To be done: Write out the data below in full. Keep it exact.

Recorded information:
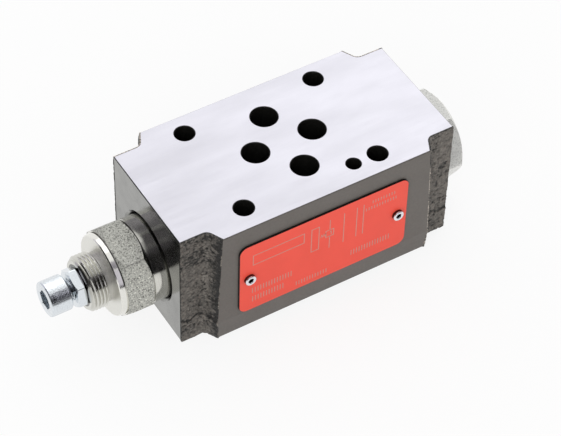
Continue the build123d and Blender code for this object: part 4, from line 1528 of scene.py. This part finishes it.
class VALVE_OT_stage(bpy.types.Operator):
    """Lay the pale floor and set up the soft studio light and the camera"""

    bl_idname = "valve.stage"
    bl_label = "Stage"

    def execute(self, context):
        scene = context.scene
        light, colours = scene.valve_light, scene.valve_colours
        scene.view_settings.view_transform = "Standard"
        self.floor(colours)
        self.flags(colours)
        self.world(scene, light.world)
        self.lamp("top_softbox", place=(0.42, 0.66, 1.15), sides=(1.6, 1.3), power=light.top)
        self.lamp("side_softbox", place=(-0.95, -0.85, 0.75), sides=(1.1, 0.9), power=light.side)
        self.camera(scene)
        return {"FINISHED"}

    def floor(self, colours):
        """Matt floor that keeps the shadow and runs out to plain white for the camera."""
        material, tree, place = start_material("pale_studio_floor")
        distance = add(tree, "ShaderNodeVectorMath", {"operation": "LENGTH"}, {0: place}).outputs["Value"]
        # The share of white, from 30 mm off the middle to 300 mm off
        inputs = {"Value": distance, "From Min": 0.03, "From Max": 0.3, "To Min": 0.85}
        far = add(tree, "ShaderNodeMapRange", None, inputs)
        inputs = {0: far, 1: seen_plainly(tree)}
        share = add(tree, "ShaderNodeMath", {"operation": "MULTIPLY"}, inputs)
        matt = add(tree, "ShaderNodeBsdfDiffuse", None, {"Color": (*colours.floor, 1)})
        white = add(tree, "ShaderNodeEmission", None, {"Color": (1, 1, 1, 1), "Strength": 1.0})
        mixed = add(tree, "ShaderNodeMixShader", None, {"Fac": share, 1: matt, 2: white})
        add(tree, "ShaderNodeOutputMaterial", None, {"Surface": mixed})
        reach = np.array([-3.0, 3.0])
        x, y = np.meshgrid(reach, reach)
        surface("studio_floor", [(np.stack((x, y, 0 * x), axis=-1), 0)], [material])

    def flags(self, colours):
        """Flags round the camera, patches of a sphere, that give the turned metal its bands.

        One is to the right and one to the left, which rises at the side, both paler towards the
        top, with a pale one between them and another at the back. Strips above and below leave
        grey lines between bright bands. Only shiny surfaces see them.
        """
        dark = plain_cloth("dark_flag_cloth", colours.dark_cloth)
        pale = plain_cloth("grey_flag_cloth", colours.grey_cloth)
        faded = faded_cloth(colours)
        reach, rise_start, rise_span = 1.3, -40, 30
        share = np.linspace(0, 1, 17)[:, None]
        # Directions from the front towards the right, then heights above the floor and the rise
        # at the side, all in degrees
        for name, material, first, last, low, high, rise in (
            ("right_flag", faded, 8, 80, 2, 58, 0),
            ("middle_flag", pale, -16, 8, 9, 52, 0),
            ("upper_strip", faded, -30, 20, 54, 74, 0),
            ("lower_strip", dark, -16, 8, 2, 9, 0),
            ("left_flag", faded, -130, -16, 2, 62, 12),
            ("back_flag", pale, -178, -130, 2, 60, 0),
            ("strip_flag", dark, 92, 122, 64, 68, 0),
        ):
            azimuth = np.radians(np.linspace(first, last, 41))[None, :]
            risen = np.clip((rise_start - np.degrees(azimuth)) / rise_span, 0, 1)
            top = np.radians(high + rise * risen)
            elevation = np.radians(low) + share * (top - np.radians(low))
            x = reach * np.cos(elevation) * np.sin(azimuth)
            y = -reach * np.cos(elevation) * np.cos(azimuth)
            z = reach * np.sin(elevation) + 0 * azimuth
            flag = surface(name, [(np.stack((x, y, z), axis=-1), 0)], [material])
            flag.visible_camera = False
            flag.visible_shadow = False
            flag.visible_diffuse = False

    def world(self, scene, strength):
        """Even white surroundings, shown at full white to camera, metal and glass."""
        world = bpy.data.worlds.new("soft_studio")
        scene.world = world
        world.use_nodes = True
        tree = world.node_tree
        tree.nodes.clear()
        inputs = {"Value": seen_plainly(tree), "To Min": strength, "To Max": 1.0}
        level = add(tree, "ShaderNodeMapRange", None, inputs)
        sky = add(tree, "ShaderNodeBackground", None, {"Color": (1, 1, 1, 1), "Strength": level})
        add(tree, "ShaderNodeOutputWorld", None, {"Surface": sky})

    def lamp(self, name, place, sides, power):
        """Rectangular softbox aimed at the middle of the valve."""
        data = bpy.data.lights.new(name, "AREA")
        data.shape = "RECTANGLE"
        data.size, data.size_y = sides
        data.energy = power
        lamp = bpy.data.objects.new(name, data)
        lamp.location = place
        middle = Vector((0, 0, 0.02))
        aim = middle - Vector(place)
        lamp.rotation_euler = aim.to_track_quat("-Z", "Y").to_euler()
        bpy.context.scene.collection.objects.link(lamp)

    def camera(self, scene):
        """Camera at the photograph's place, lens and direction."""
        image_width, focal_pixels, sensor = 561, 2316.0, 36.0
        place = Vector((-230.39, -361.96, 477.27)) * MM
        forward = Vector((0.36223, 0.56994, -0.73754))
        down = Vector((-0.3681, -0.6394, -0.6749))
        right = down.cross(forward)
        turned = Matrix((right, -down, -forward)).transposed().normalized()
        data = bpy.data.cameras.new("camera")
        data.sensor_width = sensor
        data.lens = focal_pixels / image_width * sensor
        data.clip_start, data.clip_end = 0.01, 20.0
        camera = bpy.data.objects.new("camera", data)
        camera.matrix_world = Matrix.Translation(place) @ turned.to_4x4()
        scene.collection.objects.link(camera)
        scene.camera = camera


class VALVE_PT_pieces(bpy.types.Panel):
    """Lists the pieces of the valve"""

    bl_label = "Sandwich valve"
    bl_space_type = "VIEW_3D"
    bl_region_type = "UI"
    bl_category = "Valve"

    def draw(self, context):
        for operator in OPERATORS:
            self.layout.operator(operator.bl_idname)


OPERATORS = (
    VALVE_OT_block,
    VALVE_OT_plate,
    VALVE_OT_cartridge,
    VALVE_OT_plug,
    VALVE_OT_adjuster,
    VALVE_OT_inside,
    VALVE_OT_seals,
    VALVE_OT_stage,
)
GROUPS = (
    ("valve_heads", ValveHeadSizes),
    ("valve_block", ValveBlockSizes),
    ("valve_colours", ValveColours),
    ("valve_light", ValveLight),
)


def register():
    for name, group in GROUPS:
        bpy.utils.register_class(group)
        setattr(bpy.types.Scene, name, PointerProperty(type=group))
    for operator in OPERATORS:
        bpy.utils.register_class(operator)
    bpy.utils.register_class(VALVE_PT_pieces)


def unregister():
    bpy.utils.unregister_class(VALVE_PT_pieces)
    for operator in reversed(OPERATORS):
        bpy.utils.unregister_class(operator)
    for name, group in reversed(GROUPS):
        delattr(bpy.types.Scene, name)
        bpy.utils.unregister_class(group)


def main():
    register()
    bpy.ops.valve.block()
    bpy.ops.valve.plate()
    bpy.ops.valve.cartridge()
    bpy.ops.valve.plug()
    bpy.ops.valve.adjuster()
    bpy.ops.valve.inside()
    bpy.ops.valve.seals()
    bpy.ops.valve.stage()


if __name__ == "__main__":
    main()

Answer to the exercise:
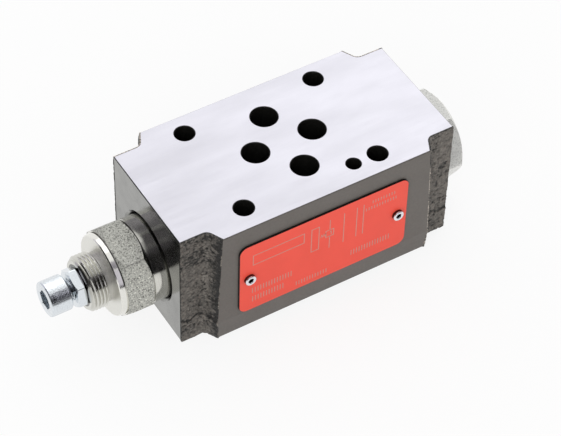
Continue the build123d and Blender code for this object: part 4, from line 1528 of scene.py. This part finishes it.
class VALVE_OT_stage(bpy.types.Operator):
    """Lay the pale floor and set up the soft studio light and the camera"""

    bl_idname = "valve.stage"
    bl_label = "Stage"

    def execute(self, context):
        scene = context.scene
        light, colours = scene.valve_light, scene.valve_colours
        scene.view_settings.view_transform = "Standard"
        self.floor(colours)
        self.flags(colours)
        self.world(scene, light.world)
        self.lamp("top_softbox", place=(0.42, 0.66, 1.15), sides=(1.6, 1.3), power=light.top)
        self.lamp("side_softbox", place=(-0.95, -0.85, 0.75), sides=(1.1, 0.9), power=light.side)
        self.camera(scene)
        return {"FINISHED"}

    def floor(self, colours):
        """Matt floor that keeps the shadow and runs out to plain white for the camera."""
        material, tree, place = start_material("pale_studio_floor")
        distance = add(tree, "ShaderNodeVectorMath", {"operation": "LENGTH"}, {0: place}).outputs["Value"]
        # The share of white, from 30 mm off the middle to 300 mm off
        inputs = {"Value": distance, "From Min": 0.03, "From Max": 0.3, "To Min": 0.85}
        far = add(tree, "ShaderNodeMapRange", None, inputs)
        inputs = {0: far, 1: seen_plainly(tree)}
        share = add(tree, "ShaderNodeMath", {"operation": "MULTIPLY"}, inputs)
        matt = add(tree, "ShaderNodeBsdfDiffuse", None, {"Color": (*colours.floor, 1)})
        white = add(tree, "ShaderNodeEmission", None, {"Color": (1, 1, 1, 1), "Strength": 1.0})
        mixed = add(tree, "ShaderNodeMixShader", None, {"Fac": share, 1: matt, 2: white})
        add(tree, "ShaderNodeOutputMaterial", None, {"Surface": mixed})
        reach = np.array([-3.0, 3.0])
        x, y = np.meshgrid(reach, reach)
        surface("studio_floor", [(np.stack((x, y, 0 * x), axis=-1), 0)], [material])

    def flags(self, colours):
        """Flags round the camera, patches of a sphere, that give the turned metal its bands.

        One is to the right and one to the left, which rises at the side, both paler towards the
        top, with a pale one between them and another at the back. Strips above and below leave
        grey lines between bright bands. Only shiny surfaces see them.
        """
        dark = plain_cloth("dark_flag_cloth", colours.dark_cloth)
        pale = plain_cloth("grey_flag_cloth", colours.grey_cloth)
        faded = faded_cloth(colours)
        reach, rise_start, rise_span = 1.3, -40, 30
        share = np.linspace(0, 1, 17)[:, None]
        # Directions from the front towards the right, then heights above the floor and the rise
        # at the side, all in degrees
        for name, material, first, last, low, high, rise in (
            ("right_flag", faded, 8, 80, 2, 58, 0),
            ("middle_flag", pale, -16, 8, 9, 52, 0),
            ("upper_strip", faded, -30, 20, 54, 74, 0),
            ("lower_strip", dark, -16, 8, 2, 9, 0),
            ("left_flag", faded, -130, -16, 2, 62, 12),
            ("back_flag", pale, -178, -130, 2, 60, 0),
            ("strip_flag", dark, 92, 122, 64, 68, 0),
        ):
            azimuth = np.radians(np.linspace(first, last, 41))[None, :]
            risen = np.clip((rise_start - np.degrees(azimuth)) / rise_span, 0, 1)
            top = np.radians(high + rise * risen)
            elevation = np.radians(low) + share * (top - np.radians(low))
            x = reach * np.cos(elevation) * np.sin(azimuth)
            y = -reach * np.cos(elevation) * np.cos(azimuth)
            z = reach * np.sin(elevation) + 0 * azimuth
            flag = surface(name, [(np.stack((x, y, z), axis=-1), 0)], [material])
            flag.visible_camera = False
            flag.visible_shadow = False
            flag.visible_diffuse = False

    def world(self, scene, strength):
        """Even white surroundings, shown at full white to camera, metal and glass."""
        world = bpy.data.worlds.new("soft_studio")
        scene.world = world
        world.use_nodes = True
        tree = world.node_tree
        tree.nodes.clear()
        inputs = {"Value": seen_plainly(tree), "To Min": strength, "To Max": 1.0}
        level = add(tree, "ShaderNodeMapRange", None, inputs)
        sky = add(tree, "ShaderNodeBackground", None, {"Color": (1, 1, 1, 1), "Strength": level})
        add(tree, "ShaderNodeOutputWorld", None, {"Surface": sky})

    def lamp(self, name, place, sides, power):
        """Rectangular softbox aimed at the middle of the valve."""
        data = bpy.data.lights.new(name, "AREA")
        data.shape = "RECTANGLE"
        data.size, data.size_y = sides
        data.energy = power
        lamp = bpy.data.objects.new(name, data)
        lamp.location = place
        middle = Vector((0, 0, 0.02))
        aim = middle - Vector(place)
        lamp.rotation_euler = aim.to_track_quat("-Z", "Y").to_euler()
        bpy.context.scene.collection.objects.link(lamp)

    def camera(self, scene):
        """Camera at the photograph's place, lens and direction."""
        image_width, focal_pixels, sensor = 561, 2316.0, 36.0
        place = Vector((-230.39, -361.96, 477.27)) * MM
        forward = Vector((0.36223, 0.56994, -0.73754))
        down = Vector((-0.3681, -0.6394, -0.6749))
        right = down.cross(forward)
        turned = Matrix((right, -down, -forward)).transposed().normalized()
        data = bpy.data.cameras.new("camera")
        data.sensor_width = sensor
        data.lens = focal_pixels / image_width * sensor
        data.clip_start, data.clip_end = 0.01, 20.0
        camera = bpy.data.objects.new("camera", data)
        camera.matrix_world = Matrix.Translation(place) @ turned.to_4x4()
        scene.collection.objects.link(camera)
        scene.camera = camera


class VALVE_PT_pieces(bpy.types.Panel):
    """Lists the pieces of the valve"""

    bl_label = "Sandwich valve"
    bl_space_type = "VIEW_3D"
    bl_region_type = "UI"
    bl_category = "Valve"

    def draw(self, context):
        for operator in OPERATORS:
            self.layout.operator(operator.bl_idname)


OPERATORS = (
    VALVE_OT_block,
    VALVE_OT_plate,
    VALVE_OT_cartridge,
    VALVE_OT_plug,
    VALVE_OT_adjuster,
    VALVE_OT_inside,
    VALVE_OT_seals,
    VALVE_OT_stage,
)
GROUPS = (
    ("valve_heads", ValveHeadSizes),
    ("valve_block", ValveBlockSizes),
    ("valve_colours", ValveColours),
    ("valve_light", ValveLight),
)


def register():
    for name, group in GROUPS:
        bpy.utils.register_class(group)
        setattr(bpy.types.Scene, name, PointerProperty(type=group))
    for operator in OPERATORS:
        bpy.utils.register_class(operator)
    bpy.utils.register_class(VALVE_PT_pieces)


def unregister():
    bpy.utils.unregister_class(VALVE_PT_pieces)
    for operator in reversed(OPERATORS):
        bpy.utils.unregister_class(operator)
    for name, group in reversed(GROUPS):
        delattr(bpy.types.Scene, name)
        bpy.utils.unregister_class(group)


def main():
    register()
    bpy.ops.valve.block()
    bpy.ops.valve.plate()
    bpy.ops.valve.cartridge()
    bpy.ops.valve.plug()
    bpy.ops.valve.adjuster()
    bpy.ops.valve.inside()
    bpy.ops.valve.seals()
    bpy.ops.valve.stage()


if __name__ == "__main__":
    main()